Deal Scoring AI: How It Works, Costs & Why Most Fail (2026)

Deal Scoring AI: How It Works, What It Costs, and Why Most Implementations Fail

It's Thursday afternoon. Your CRO pulls up the pipeline review, and half the "commit" deals haven't had a buyer reply in two weeks. The rep swears they're closing this quarter. The forecast says otherwise - or it would, if anyone trusted the forecast.

Key failure statistics for AI deal scoring implementations

This is the exact problem deal scoring AI solves, and for some teams, it genuinely does. But 70-80% of AI projects fail, and scoring initiatives aren't immune. Companies using AI-enabled sales platforms report 30% higher win rates - but only when the implementation sticks. Teams using AI-powered forecasting stay within 3-4% of actual numbers every quarter. The gap between those outcomes and the 70% failure rate? Entirely about execution.

Here's the short version: if you're on HubSpot Sales Hub Pro or Enterprise, turn on native deal scoring first - it's included and genuinely good. If you need conversation intelligence layered with scoring, budget $70-95K/year for Clari or $88.5-121K/year for Gong at 50 users including Year 1 implementation. And before you buy anything, audit your CRM data. AI scoring amplifies bad data. It doesn't fix it.

What AI Deal Scoring Actually Is

AI deal scoring assigns a quantitative score to every open opportunity in your pipeline, predicting how likely it is to close. The nuance is in what kind of score you're getting, because not all deal scores work the same way.

Three types of AI deal scores compared visually

There are three common score types. A win probability gives you a percentage - HubSpot's deal score, for example, tells you a deal has an 85% chance of closing. A percentile rank tells you how this deal compares to others in your pipeline: top 10%, bottom quartile. And a health grade flags whether a deal is on track, stalling, or at risk based on engagement patterns - closer to what Gong, Clari, and Data Parrot surface. Gong explicitly warns that its Deal Predictor score is a percentile rank, not a win probability. Most teams miss that distinction when comparing tools.

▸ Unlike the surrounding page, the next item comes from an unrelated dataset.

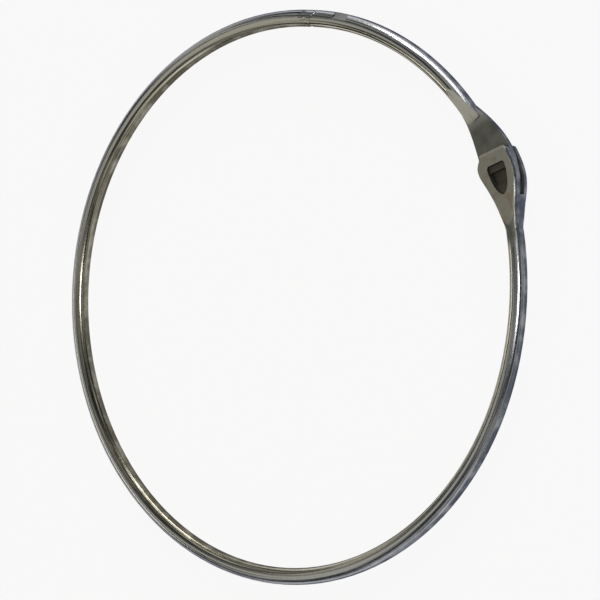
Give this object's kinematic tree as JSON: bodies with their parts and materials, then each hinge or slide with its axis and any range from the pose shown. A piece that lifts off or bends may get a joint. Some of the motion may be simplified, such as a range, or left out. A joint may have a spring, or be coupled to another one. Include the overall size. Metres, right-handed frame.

Don't confuse deal scoring with lead scoring or forecast AI. Lead scoring evaluates prospects before they enter the pipeline - should you pursue this person? Deal scoring evaluates opportunities already in motion - will this deal actually close? Forecast AI aggregates deal scores into a roll-up prediction for the quarter. They're related but distinct, and most CRMs treat them as separate models with entirely different signal inputs.

Signals the AI Evaluates

The inputs vary by platform, but they generally fall into five dimensions: stakeholder engagement, business impact, financials, readiness, and risk. That framework comes from Ricavvo's deal scoring methodology, and it's a clean way to think about what the model actually weighs.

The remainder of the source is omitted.